Canonical URLs: telling search engines which URL counts

7 min read

Two addresses can point at one page. example.com/about and example.com/about/ read as the same page to a visitor. A search engine treats them as two, and splits everything this page has earned, links, trust, relevance, between them instead of counting it once.

A single tag fixes this. Most sites never add it.

This is the same blind spot the rest of SEO lives in. Nothing breaks. Nothing warns. The page just ranks a little worse than it should, for a reason invisible from the browser.

What the canonical tag actually does

A canonical tag sits in the head of a page and tells search engines which URL among several near-identical ones should be treated as the real one. Think of it as the page pointing at itself, or at another URL, and saying: this is the version that counts, index this one, send the ranking signals here.

<link rel="canonical" href="https://example.com/about/" />

It is a hint, not a command. Search engines can override it if the signals disagree strongly enough. But in the ordinary case, trailing slashes, tracking parameters, http versus https, it works exactly as intended. Every duplicate collapses into one entry in the index, and the ranking signals that were scattered across every version now belong to a single address.

Where the duplicates come from

Nobody sits down and decides to publish the same page under five different names. It happens as a side effect of how the web works.

  • Trailing slash. A URL with the slash and the same URL without it are two different addresses as far as a search engine is concerned, even though a browser treats them the same.
    https://example.com/about
    https://example.com/about/
  • Protocol. The http and https versions of a page are separate unless something forces a redirect from one to the other.
    http://example.com/about/
    https://example.com/about/
  • www versus the bare domain. These resolve to different hosts unless one is redirected to the other.
    https://www.example.com/about/
    https://example.com/about/
  • Tracking parameters. A link shared from an email or a social post often carries a query string for analytics. Every distinct parameter creates what looks, to a crawler, like a new page.
    https://example.com/about/
    https://example.com/about/?utm_source=newsletter
  • Separate mobile or print versions. A page served at its own URL for print or for older mobile browsers duplicates the same content under a different address.
    https://example.com/about/
    https://example.com/about/print

Getting it right

The safest default is for every page to point its canonical tag at its own clean URL, no parameters, no trailing inconsistency, just the one address that should show up in search results. Pages further down a paginated list should point at themselves, not at page one, since the second page of results is not a duplicate of the first. And a page reached through a filter or a sort order should point back at the unfiltered version underneath it, since the content is the same either way.

How it goes wrong

A canonical tag pointing at the wrong place does more damage than no tag at all. It actively tells search engines to consolidate signals onto an address that was never meant to receive them.

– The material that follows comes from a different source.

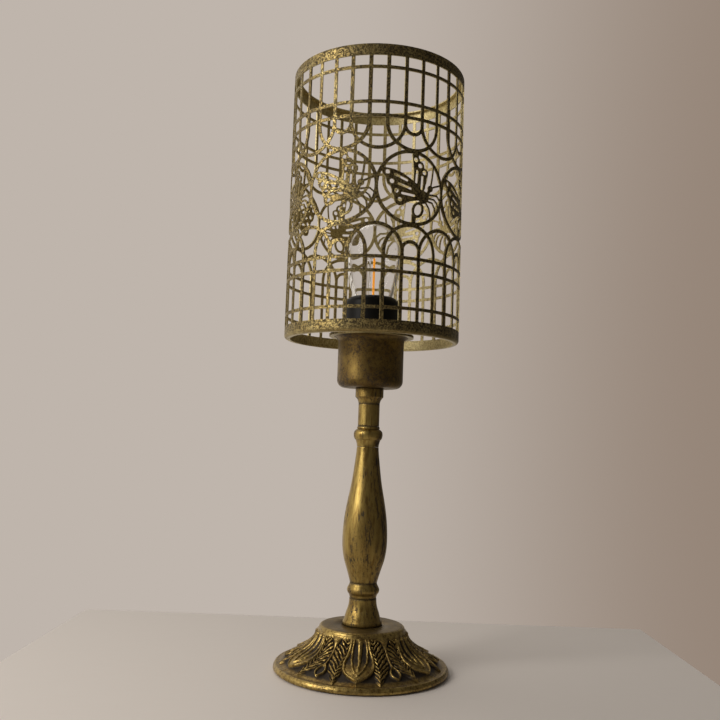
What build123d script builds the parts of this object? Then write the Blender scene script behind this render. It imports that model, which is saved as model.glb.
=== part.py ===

  • Pointing at the wrong URL. A templating system that builds the canonical from a slug or an ID can drift out of sync with the page it actually sits on, and the tag ends up disagreeing with reality.
    <!-- This is the pricing page, but the tag points at the homepage -->
    <link rel="canonical" href="https://example.com/" />
  • Pointing at a page that redirects. If the canonical URL itself sends a visitor somewhere else, search engines may ignore the tag entirely rather than follow the chain.
    <!-- /old-about/ redirects to /about/, so the canonical points at a dead end -->
    <link rel="canonical" href="https://example.com/old-about/" />
  • Pointing at a page marked not to be indexed. Telling a search engine to consolidate here, while also telling it not to index here, is a contradiction it has to resolve on its own.
    <link rel="canonical" href="https://example.com/about/" />
    <meta name="robots" content="noindex" />
  • No tag at all. Left with no signal, a search engine picks one of the duplicates itself, and it will not always pick the one that was intended.
    <!-- No <link rel="canonical"> anywhere in the head -->
  • A relative address instead of a full one. Some crawlers resolve a partial URL incorrectly. The safe version is always the complete address, protocol included.
    <!-- Wrong -->
    <link rel="canonical" href="/about" />
    
    <!-- Right -->
    <link rel="canonical" href="https://example.com/about/" />
  • More than one canonical tag on the page. Only one is valid. When two are present, most search engines ignore both rather than guess which was intended.
    <!-- Wrong: two canonical tags in the same head -->
    <link rel="canonical" href="https://example.com/about/" />
    <link rel="canonical" href="https://example.com/about-us/" />
    
    <!-- Right: exactly one -->
    <link rel="canonical" href="https://example.com/about/" />

Why this stays invisible so long

Nothing checks whether a canonical tag points somewhere sensible. A page can render perfectly, the tag can be present and well-formed, and the address inside it can still be wrong, pointing at a staging URL, a page that no longer exists, or simply the wrong page, and none of it produces an error anywhere in the process of shipping the site.

The place this finally surfaces is Google Search Console, under the report for pages excluded because of a duplicate without a user-selected canonical. By the time it shows up there, the ranking signal has already been diluted for as long as the mistake existed, which is often longer than anyone would guess from looking at the site itself.